Which? can help you start your claim for flight delay or cancellation compensation.

My flight has been cancelled – what should I do?

If your flight is cancelled your airline has a duty of care towards you, and it’s legally required to give you:

  • two free phone calls, faxes or emails
  • free meals and refreshments appropriate to the delay
  • free hotel accommodation and hotel transfers if an overnight stay is required

The Denied Boarding Regulation (EU261) – the EU law that governs air passenger’s rights – also requires that your airline lets you choose either to rebook on a different flight to your destination at no further cost to you, or cancel your booking a claim a full refund.
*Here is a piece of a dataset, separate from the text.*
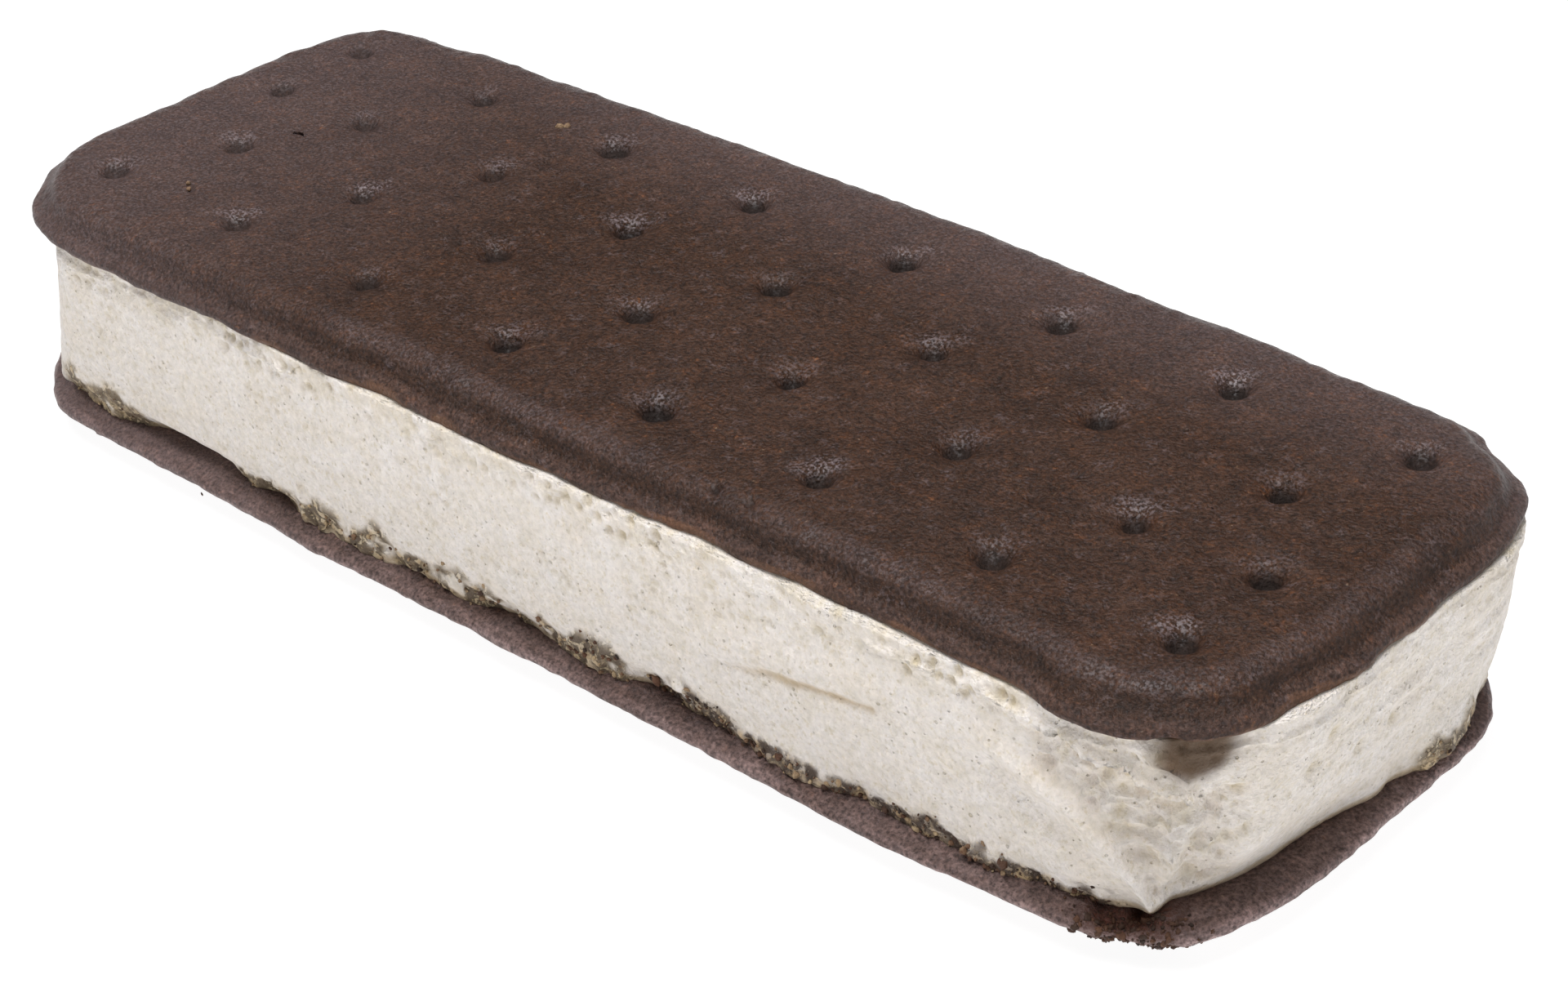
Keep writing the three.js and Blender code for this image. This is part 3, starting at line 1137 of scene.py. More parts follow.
@dataclass(frozen=True)
class BrownPatch:
    """A brown patch under the top wafer at the near corner.

    Attributes:
        run: run of its middle.
        reach: half its width.
        low: height of its lower edge at the middle, which bends up to its ends.
        fade: shares of the reach over which it ends.
    """

    run: float = 60.2
    reach: float = 4.8
    low: float = 15.5
    bend: float = 2.0
    ragged: Lumps = Lumps(0.4, 2, 231, 2)
    edge: Ramp = Ramp(-1.1, 0.4)
    fade: Ramp = Ramp(0.45, 1.15)

    def mask(self, flank: Flank) -> np.ndarray:
        """1 in the patch and 0 outside."""
        away = (flank.run - self.run) / self.reach
        over = flank.z - self.low - self.bend * away * away + self.ragged.at(flank.points)
        return self.edge.up(over) * flank.seen * self.fade.down(np.abs(away))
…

Article 8 of the Denied Boarding Regulation means your airline is legally required to book you on a comparable flight either with them or an alternative airline.

If other airlines are operating flights to the same destination as your cancelled flight, you should be rebooked on the next available flight to your destination – regardless of whether you booked with that airline or not.

Alternatively, you can cancel your booking and claim a refund – but your airline’s duty of care towards you will end at that point.

For more information see our guide to your rights if your flight is cancelled.

My flight has been delayed – what should I do?

If your flight’s delayed for more than two hours, your airline has to give you:

  • two free phone calls, faxes or emails
  • free meals and refreshments appropriate to the delay
  • free hotel accommodation and hotel transfers if an overnight stay is required

The airline should give you vouchers to get these things at the airport. Ask someone who works for the airline if you’re not offered any help.

If they don’t give you help at the airport, keep receipts for expenses and try to claim from the airline later. Airlines only pay for ‘reasonable’ expenses – you won’t get money back for alcohol, expensive meals or luxury hotels.